You will still have to invest a lot to make a truly drop dead experience, but you have to do that anyway even in SwiftUI, which I found to be not so easy to just snap your fingers and have nice UX. There are many performance pitfalls there, and having to write your app 2-3 times means you have a lot less to invest into it.
> I think it's best to write modules in Swift/(Kotlin/Java) and have your React Native UI communicate with your modules via the bridge.
Wouldn't it be simpler to just write everything in Flutter?
The react + base swift modules looks like a maintainability nightmare, and especially consultants would never touch if the employee who wrote it ever left the company.
It’s difficult to pick flutter because Google has 0 goodwill left.
Even if flutter is good (and I don’t believe it’s all that great), you’re still taking a massive gamble adopting it, and that’s a huge leap that a significant portion of developers are not going to take.
Googles reputation for randomly ending the life of stuff makes flutter an impossible choice.
Isn't React Native a framework that generates GUIs using native frameworks by transpiling whatever React code you have down to the native frameworks you're targeting?
I get the point of reusing front-end expertise to develop other frontend code like desktop and mobile applications, but I struggle to understand the selling point of React Native.

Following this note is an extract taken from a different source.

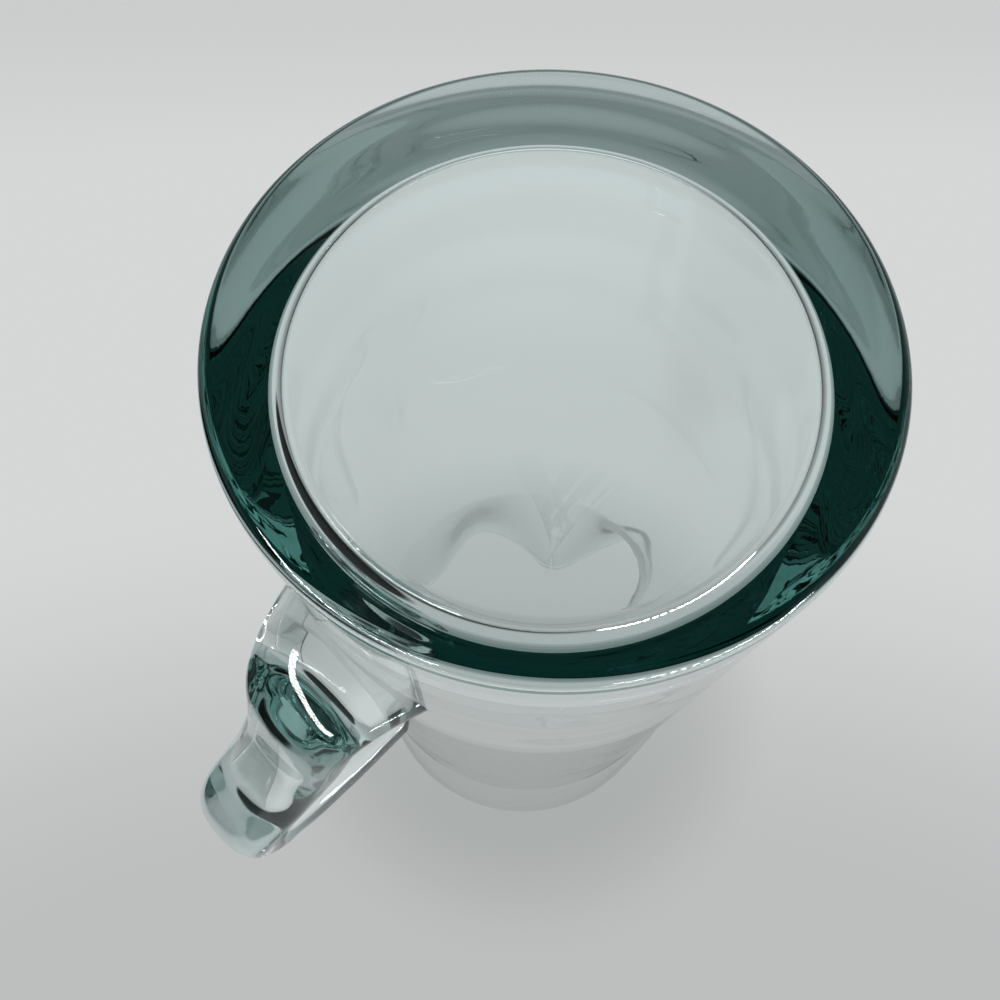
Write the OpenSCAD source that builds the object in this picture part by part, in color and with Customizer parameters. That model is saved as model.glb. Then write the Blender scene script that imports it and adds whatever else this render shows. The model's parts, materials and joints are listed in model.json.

If I recall correctly React Native started as a personal project, and that's perfectly fine, but I don't understand who in their right mind would base their product on a convoluted and heterogeneous Jenga stack of technologies when all they need to do is just use the native frameworks.
I think React Native solves an organizational bandwidth issue. Building true native applications per platform will always outshine any results you get from React Native, both in performance and capability. However, if you have just a few developers, I think React Native is a practicable compromise.
Companies like Airbnb have the engineering bandwidth to develop bespoke platform specific applications, it's up to you and/or the company you work for to know what compromises can be made.